WHAT IS ASKED: What do the lines from the top of the data through the line with "every column finely." say? Quote them exactly and include both ends.

======

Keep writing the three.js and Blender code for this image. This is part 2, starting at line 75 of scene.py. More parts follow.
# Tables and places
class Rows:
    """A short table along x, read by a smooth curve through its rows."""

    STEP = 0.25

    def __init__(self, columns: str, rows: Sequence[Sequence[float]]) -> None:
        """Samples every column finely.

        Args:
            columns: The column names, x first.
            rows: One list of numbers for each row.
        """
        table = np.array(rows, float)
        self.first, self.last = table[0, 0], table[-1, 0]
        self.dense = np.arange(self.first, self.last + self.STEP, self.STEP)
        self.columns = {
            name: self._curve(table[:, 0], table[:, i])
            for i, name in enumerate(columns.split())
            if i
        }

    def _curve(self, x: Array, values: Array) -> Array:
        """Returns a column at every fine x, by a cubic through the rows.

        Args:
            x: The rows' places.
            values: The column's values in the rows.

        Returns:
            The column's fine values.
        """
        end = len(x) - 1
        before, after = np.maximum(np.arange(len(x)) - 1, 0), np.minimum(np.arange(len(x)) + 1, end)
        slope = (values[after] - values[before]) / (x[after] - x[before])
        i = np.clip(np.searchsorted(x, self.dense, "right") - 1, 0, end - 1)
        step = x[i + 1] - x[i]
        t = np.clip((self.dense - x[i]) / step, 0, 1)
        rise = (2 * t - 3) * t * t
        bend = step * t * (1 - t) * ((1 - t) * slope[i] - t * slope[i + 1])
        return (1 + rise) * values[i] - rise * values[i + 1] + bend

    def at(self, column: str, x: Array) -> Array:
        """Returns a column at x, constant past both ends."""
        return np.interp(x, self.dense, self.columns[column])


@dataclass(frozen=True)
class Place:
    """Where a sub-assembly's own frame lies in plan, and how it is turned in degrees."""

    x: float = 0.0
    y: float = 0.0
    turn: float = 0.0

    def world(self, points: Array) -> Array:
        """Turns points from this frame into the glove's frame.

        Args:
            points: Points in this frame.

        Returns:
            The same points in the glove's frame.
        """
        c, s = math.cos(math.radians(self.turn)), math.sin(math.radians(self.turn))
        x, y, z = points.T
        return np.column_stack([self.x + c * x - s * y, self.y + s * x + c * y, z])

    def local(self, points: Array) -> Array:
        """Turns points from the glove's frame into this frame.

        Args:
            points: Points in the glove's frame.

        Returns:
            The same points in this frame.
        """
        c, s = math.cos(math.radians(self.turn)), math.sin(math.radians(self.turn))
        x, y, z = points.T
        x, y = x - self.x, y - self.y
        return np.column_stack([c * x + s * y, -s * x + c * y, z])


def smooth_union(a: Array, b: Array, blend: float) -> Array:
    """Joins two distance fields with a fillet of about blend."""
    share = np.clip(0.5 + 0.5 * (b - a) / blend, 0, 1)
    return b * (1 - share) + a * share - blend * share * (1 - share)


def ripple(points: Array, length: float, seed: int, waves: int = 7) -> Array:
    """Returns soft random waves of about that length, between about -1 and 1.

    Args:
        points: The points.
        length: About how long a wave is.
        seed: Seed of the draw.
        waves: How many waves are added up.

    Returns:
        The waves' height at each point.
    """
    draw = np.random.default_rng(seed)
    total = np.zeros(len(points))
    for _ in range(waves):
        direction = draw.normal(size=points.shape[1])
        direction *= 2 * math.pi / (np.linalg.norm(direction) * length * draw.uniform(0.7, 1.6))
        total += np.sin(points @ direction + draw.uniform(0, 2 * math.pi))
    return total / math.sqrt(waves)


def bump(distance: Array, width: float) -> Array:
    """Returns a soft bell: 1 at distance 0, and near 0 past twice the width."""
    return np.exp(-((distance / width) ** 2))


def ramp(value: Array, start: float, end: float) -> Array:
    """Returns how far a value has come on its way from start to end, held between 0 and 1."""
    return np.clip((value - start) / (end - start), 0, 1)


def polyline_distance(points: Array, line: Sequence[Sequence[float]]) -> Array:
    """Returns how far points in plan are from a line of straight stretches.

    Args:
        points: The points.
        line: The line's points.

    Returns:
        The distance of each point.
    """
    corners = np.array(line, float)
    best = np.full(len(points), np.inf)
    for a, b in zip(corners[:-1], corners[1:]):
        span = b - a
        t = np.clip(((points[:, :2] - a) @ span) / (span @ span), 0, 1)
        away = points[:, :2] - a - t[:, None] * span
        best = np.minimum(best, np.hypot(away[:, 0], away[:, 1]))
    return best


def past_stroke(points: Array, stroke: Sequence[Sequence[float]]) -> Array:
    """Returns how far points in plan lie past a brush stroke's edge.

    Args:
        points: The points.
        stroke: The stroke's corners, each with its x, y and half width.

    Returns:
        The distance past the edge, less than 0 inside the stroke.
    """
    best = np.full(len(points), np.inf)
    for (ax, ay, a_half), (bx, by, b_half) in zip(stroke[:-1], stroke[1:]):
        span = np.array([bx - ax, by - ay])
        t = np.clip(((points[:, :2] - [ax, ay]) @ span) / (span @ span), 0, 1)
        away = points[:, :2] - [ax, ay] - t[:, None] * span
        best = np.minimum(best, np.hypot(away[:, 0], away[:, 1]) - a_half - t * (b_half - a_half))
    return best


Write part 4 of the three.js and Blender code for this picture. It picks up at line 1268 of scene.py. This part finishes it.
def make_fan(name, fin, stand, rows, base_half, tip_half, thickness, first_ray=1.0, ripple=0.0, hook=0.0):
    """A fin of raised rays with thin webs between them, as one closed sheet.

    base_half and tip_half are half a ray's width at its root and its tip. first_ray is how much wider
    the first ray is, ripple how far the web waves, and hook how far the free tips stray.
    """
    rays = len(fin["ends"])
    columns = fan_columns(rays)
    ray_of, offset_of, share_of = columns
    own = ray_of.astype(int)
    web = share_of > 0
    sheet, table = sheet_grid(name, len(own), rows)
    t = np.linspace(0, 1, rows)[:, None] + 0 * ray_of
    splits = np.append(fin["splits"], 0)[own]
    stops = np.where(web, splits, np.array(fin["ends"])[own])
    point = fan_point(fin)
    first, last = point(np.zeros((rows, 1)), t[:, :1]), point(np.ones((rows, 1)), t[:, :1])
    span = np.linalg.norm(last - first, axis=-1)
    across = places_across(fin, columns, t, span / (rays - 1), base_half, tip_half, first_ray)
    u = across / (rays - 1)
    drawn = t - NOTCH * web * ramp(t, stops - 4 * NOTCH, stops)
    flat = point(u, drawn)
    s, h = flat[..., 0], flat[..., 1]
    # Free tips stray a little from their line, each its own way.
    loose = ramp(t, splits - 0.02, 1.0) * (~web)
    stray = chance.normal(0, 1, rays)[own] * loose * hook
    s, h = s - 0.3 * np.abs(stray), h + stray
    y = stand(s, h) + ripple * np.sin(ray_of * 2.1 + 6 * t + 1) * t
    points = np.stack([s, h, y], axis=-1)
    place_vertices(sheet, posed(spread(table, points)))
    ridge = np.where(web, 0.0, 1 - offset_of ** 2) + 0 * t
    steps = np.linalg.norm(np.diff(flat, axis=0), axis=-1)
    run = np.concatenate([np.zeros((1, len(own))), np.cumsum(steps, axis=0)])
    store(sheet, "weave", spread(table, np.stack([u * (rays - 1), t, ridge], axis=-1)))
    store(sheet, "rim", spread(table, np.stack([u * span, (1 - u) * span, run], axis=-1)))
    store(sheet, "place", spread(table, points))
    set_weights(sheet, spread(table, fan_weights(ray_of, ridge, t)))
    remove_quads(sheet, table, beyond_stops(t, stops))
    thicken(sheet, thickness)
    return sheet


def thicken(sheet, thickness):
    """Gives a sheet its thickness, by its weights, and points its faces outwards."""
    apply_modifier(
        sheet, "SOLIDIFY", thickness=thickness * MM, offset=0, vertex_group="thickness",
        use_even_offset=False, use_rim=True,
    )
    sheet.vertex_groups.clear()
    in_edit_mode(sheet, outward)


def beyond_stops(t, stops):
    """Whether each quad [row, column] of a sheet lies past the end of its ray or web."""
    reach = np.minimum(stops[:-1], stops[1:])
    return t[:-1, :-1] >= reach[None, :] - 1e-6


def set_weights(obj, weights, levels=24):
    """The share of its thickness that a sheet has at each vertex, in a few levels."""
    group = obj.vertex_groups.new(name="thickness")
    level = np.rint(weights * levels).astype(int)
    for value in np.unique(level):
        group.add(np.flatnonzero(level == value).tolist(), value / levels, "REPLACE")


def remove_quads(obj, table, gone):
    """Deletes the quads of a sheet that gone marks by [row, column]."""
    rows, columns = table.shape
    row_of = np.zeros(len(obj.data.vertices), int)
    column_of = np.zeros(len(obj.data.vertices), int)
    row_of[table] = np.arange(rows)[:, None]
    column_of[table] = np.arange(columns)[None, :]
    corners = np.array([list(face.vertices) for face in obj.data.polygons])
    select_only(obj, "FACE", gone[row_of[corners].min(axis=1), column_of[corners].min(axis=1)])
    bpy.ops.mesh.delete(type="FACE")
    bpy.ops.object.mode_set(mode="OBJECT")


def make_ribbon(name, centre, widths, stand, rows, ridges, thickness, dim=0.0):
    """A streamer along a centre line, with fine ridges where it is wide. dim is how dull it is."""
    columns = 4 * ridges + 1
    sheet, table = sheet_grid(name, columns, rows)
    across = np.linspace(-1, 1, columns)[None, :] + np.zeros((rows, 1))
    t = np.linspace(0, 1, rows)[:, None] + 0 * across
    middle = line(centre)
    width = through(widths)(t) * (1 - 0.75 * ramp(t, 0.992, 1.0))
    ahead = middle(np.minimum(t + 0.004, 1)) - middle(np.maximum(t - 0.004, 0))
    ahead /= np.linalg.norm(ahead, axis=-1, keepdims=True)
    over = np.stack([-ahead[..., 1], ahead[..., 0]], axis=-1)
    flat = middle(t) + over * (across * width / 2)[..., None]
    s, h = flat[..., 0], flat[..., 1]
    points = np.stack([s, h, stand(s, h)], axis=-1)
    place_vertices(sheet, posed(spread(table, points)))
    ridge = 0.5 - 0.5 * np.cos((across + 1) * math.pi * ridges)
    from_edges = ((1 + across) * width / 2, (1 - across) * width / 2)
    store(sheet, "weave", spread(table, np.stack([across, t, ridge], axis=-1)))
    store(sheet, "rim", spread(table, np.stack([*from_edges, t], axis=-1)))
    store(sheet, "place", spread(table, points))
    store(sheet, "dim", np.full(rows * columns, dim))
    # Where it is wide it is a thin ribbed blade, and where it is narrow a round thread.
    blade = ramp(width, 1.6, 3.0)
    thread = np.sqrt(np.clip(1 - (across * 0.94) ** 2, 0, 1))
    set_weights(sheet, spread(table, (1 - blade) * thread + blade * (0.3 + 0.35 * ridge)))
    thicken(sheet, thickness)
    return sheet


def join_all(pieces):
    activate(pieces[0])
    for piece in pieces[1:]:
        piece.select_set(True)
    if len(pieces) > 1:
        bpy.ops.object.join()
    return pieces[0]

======

EXERCISE ANSWER:
Keep writing the three.js and Blender code for this image. This is part 2, starting at line 75 of scene.py. More parts follow.
# Tables and places
class Rows:
    """A short table along x, read by a smooth curve through its rows."""

    STEP = 0.25

    def __init__(self, columns: str, rows: Sequence[Sequence[float]]) -> None:
        """Samples every column finely.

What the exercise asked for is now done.